Passados tantos anos, tive a honra de ser convidado novamente. Neste fim de semana da Páscoa, passarei dias alegres ao lado de queridos amigos, escutando música boa, ouvindo causos hilariantes e, outra vez, me divertindo. É interessante participar de um evento tanto tempo depois. Quantos integrantes, tantos barranqueiros já se foram. Agora nós, que éramos jovens, já estamos viejos também. Não sou músico, não sou artista, mas durante minha vida convivi com muitos deles, e sou grato por essa dádiva, porque compreendi como são sensíveis, entendem exatamente o que penso da vida. Sou um escrevinhador, um jornalista e, hoje, só me resta agradecer por este convívio que tanto faz bem à essa alma de guri bolicheiro, carroceiro e entregador de lenha lá na Vila Rica. 

Deixo meu abraço afetuoso ao Emilio Pedroso, um fotógrafo que plasmou em suas lentes a história da Barranca. Agradeço ao Telmo Mota, presidente do Grupo Os Angüeras e coordenador dos 50 anos da Barranca, que serão comemorados este ano. Gostaria, talvez, de escrever alguma canção que possa ser musicada e interpretada por algum campeiro de goela afiada. Seria lindo de ver. Como já não sou jovem, não tenho mais a ousadia de 1991. Mas como a ideia será confraternizar, pode ser que se ajeite e alguém se decida a apresentar. Aprendi com o tempo que o importante é a gente fazer o que gosta, todos os dias, abraçar aqueles que amamos e desfrutar todos os dias e as noites que tivemos a sorte de ganhar. 

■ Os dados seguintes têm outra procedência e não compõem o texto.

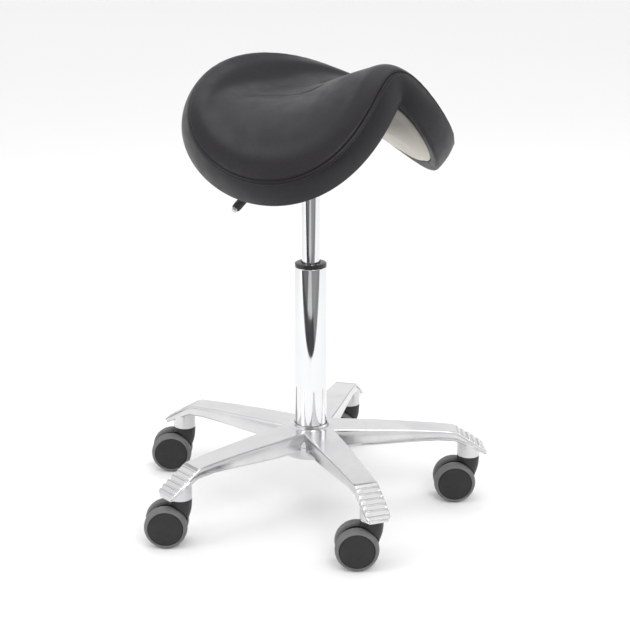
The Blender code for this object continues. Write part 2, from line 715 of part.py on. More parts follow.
def swept_round(name, section, finish, parent, from_middle=True):
    """Sweeps a section, which may change with the angle, once round the seat.

    A section that starts and ends in the middle makes a pad; one that doesn't makes a closed band. Each of its
    points comes with its place along the outline, and every four-sided patch is split from its lower place to
    its higher one, so that two neighbouring surfaces are faceted alike and stay parallel.
    """
    bm = bmesh.new()
    sections = [section(math.tau * k / SEAT_SIDES) for k in range(SEAT_SIDES)]
    places = [place for place, point in sections[0]]
    rows = [[bm.verts.new(point) for place, point in row] for row in sections]
    steps = len(places) - 1 if from_middle else len(places)
    for k, row in enumerate(rows):
        after = rows[(k + 1) % SEAT_SIDES]
        for i in range(steps):
            j = (i + 1) % len(places)
            low, high = (i, j) if places[i] < places[j] else (j, i)
            bm.faces.new((row[low], row[high], after[high]))
            bm.faces.new((row[low], after[high], after[low]))
    bmesh.ops.remove_doubles(bm, verts=bm.verts, dist=1e-5)
    return object_from(bm, name, finish, parent, smooth_deg=50.0)


def on_top(reaches, turn, depth):
    """Section points under the top surface. The one in the middle is the same for every angle."""
    return [(reach, below_top(reach, turn if reach else 0, depth)) for reach in reaches]


def on_side(shares, turn, inset):
    return [(1 + share, side_point(share, turn, inset)) for share in shares]


def on_underside(reaches, turn, height):
    return [(3 - reach, above_underside(reach, turn if reach else 0, height)) for reach in reaches]


def top_panel_section(turn):
    outer = on_top(TOP_REACHES + (1.0,), turn, 0)
    inner = on_top(TOP_REACHES + (1.0,), turn, COVER_THICKNESS)
    return outer + inner[::-1]


def side_band_section(turn):
    shares = ((COVER_THICKNESS + 2 * GAP) / band_depth(turn),) + SIDE_SHARES
    outer = on_side(shares + (1.0,), turn, 0) + on_underside((WRAP_REACH,), turn, 0)
    corner = side_point(1.0, turn, COVER_THICKNESS) + surface_normal(top_point, 1.0, turn) * COVER_THICKNESS
    inner = on_side(shares, turn, COVER_THICKNESS) + [(2.0, corner)]
    inner += on_underside((WRAP_REACH,), turn, COVER_THICKNESS)
    return outer + inner[::-1]


def foam_section(turn):
    skin = COVER_THICKNESS + GAP
    bottom_share = 1.0 - (skin + FOAM_EDGE_ROOM) / band_depth(turn)
    side = on_side(SIDE_SHARES, turn, skin + GAP) + on_side((bottom_share,), turn, skin + 2 * GAP)
    under = on_underside(UNDERSIDE_REACHES[::-1], turn, SHELL_THICKNESS + GAP)
    return on_top(TOP_REACHES, turn, skin) + side + under


def shell_section(turn):
    lower = on_underside(UNDERSIDE_REACHES, turn, 0)
    upper = on_underside(UNDERSIDE_REACHES, turn, SHELL_THICKNESS)
    return lower + upper[::-1]


def saddle(seat, finishes):
    swept_round("cover_top_panel", top_panel_section, finishes["leatherette"], seat)
    swept_round("cover_side_band", side_band_section, finishes["leatherette"], seat, from_middle=False)
    foam = swept_round("seat_foam", foam_section, finishes["foam"], seat)
    shell = swept_round("seat_shell", shell_section, finishes["shell"], seat)

    pad_x, pad_y = PLATE_HALF_X + PAD_MARGIN, PLATE_HALF_Y + PAD_MARGIN
    pad = box_bmesh((-pad_x, -pad_y, PLATE_TOP + GAP), (pad_x, pad_y, PAD_TOP))
    combine(shell, helper(pad, "mounting_pad", seat), "UNION")
    holes = bolt_holes(BOLT_RADIUS + GAP, PLATE_TOP - CUT_MARGIN, PLATE_TOP + BOLT_REACH + 0.0005)
    combine(shell, helper(merged(holes), "shell_bolt_holes", seat), "DIFFERENCE")
    hollow_x, hollow_y = pad_x + GAP, pad_y + GAP
    hollow = box_bmesh((-hollow_x, -hollow_y, SOCKET_BOTTOM), (hollow_x, hollow_y, PAD_TOP + GAP))
    combine(foam, helper(hollow, "foam_hollow", seat), "DIFFERENCE")


def main():
    clear_scene()
    finishes = {
        "aluminium": material("polished_aluminium", (0.78, 0.78, 0.79), 0.18, 1.0),
        "chrome": material("chrome", (0.82, 0.83, 0.84), 0.06, 1.0),
        "steel": material("zinc_plated_steel", (0.55, 0.56, 0.58), 0.30, 1.0),
        "black_steel": material("black_painted_steel", (0.03, 0.03, 0.03), 0.45),
        "black_plastic": material("black_plastic", (0.02, 0.02, 0.02), 0.40),
        "nylon": material("black_nylon", (0.015, 0.015, 0.016), 0.45),
        "hub_grey": material("dark_grey_hub", (0.035, 0.035, 0.036), 0.55),
        "tread": material("grey_tread", (0.14, 0.14, 0.14), 0.60),
        "rubber": material("black_rubber", (0.02, 0.02, 0.02), 0.80),
        "leatherette": material("charcoal_leatherette", (0.045, 0.042, 0.048), 0.45),
        "foam": material("seat_foam", (0.75, 0.68, 0.50), 0.90),
        "shell": material("cream_shell", (0.72, 0.68, 0.60), 0.50),
    }
    stool = empty("stool", location=(COLUMN_X, COLUMN_Y, 0))
    star_base(stool, finishes["aluminium"])
    for number in range(1, ARM_COUNT + 1):
        caster(number, stool, finishes)
    column(stool, finishes)
    seat = empty("seat", stool)
    gas_cylinder(seat, finishes)
    seat_bracket(seat, finishes)
    lever(seat, finishes)
    saddle(seat, finishes)


main()
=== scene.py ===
"""Saddle stool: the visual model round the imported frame. Metres, +Z up, the saddle's pommel towards -Y."""

import math

import bmesh
import bpy
import numpy as np
from mathutils import Matrix, Vector


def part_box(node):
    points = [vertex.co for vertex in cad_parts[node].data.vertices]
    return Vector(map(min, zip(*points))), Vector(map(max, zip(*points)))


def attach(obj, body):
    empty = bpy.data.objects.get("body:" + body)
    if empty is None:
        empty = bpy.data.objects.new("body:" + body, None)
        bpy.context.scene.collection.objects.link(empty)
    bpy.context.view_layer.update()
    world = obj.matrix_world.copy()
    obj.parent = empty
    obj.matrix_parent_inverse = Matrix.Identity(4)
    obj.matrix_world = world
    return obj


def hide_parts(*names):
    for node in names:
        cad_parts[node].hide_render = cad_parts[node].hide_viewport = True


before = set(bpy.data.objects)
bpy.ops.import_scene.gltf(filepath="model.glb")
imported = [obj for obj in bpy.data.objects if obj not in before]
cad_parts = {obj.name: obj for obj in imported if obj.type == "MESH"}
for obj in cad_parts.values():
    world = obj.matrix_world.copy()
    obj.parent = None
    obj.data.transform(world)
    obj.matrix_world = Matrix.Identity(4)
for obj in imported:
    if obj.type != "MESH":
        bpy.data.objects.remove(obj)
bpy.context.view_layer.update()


def middle_of(node):
    low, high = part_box(node)
    return (low + high) / 2


def linked(name, data):
    piece = bpy.data.objects.new(name, data)
    bpy.context.scene.collection.objects.link(piece)
    return piece


AXIS = middle_of("column_tube").to_2d().to_3d()
ARM_COUNT = 5
FIRST_ARM_DEG = -114.3
ARM_STEP_DEG = 360 / ARM_COUNT


# ---------------------------------------- camera, light and floor

# Places are measured from the column's foot.
CAMERA_PLACE = (-1.758, -1.758, 1.105)
CAMERA_LENS, SENSOR_WIDTH = 97.09, 36.0
CAMERA_HEADING_DEG, CAMERA_PITCH_DEG, CAMERA_YAW_DEG = -45, 17.75, 0.15
LIGHTS = (
    # name, place, target, width, height, power
    ("key", (-1.1, -2.2, 2.3), (0, 0, 0.45), 1.4, 1.4, 26),
    ("top", (0.2, 0.3, 2.6), (0, 0, 0.5), 1.8, 1.8, 12),
    ("left_rim", (-2.2, 0.6, 1.2), (0, 0, 0.6), 0.7, 1.6, 10),
    ("right_fill", (2.2, -1.2, 1.5), (0, 0, 0.5), 1.0, 1.4, 6),
)
ROOM_COLOUR, ROOM_STRENGTH = (0.9, 0.9, 0.9, 1), 1.15
# The room's brightness round the horizon: share of a turn, brightness. The dips are the dark flags.
ROOM_STOPS = (
    (0.10, 0.95), (0.125, 0.12), (0.150, 0.95), (0.30, 0.95), (0.335, 0.10), (0.365, 0.95),
    (0.49, 0.95), (0.525, 0.07), (0.56, 0.95), (0.74, 0.95), (0.77, 0.15), (0.80, 0.95),
)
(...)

Ah, amigos e amigas, será maravilhoso rever tanta gente macanuda, que faz da arte seu caminho e destino. Sem falar das tertúlias, das comidas campeiras, das manifestações espontâneas. Irei um e certamente voltarei outro. Disso tenho certeza. Quando escutar um verso bonito, lembrarei do Rillo e do Jacaré. Das vozes e das melodias. Na costa do rio Uruguai vou me embrenhar na saudade, vou rir e chorar, sentirei o coração corcovear nessa atávica reverência à cultura missioneira e gaúcha. Depois, retorno faceiro, porque como diz a canção, “é mais feliz aquele barranqueiro, que depois da festa tem pra quem voltar.”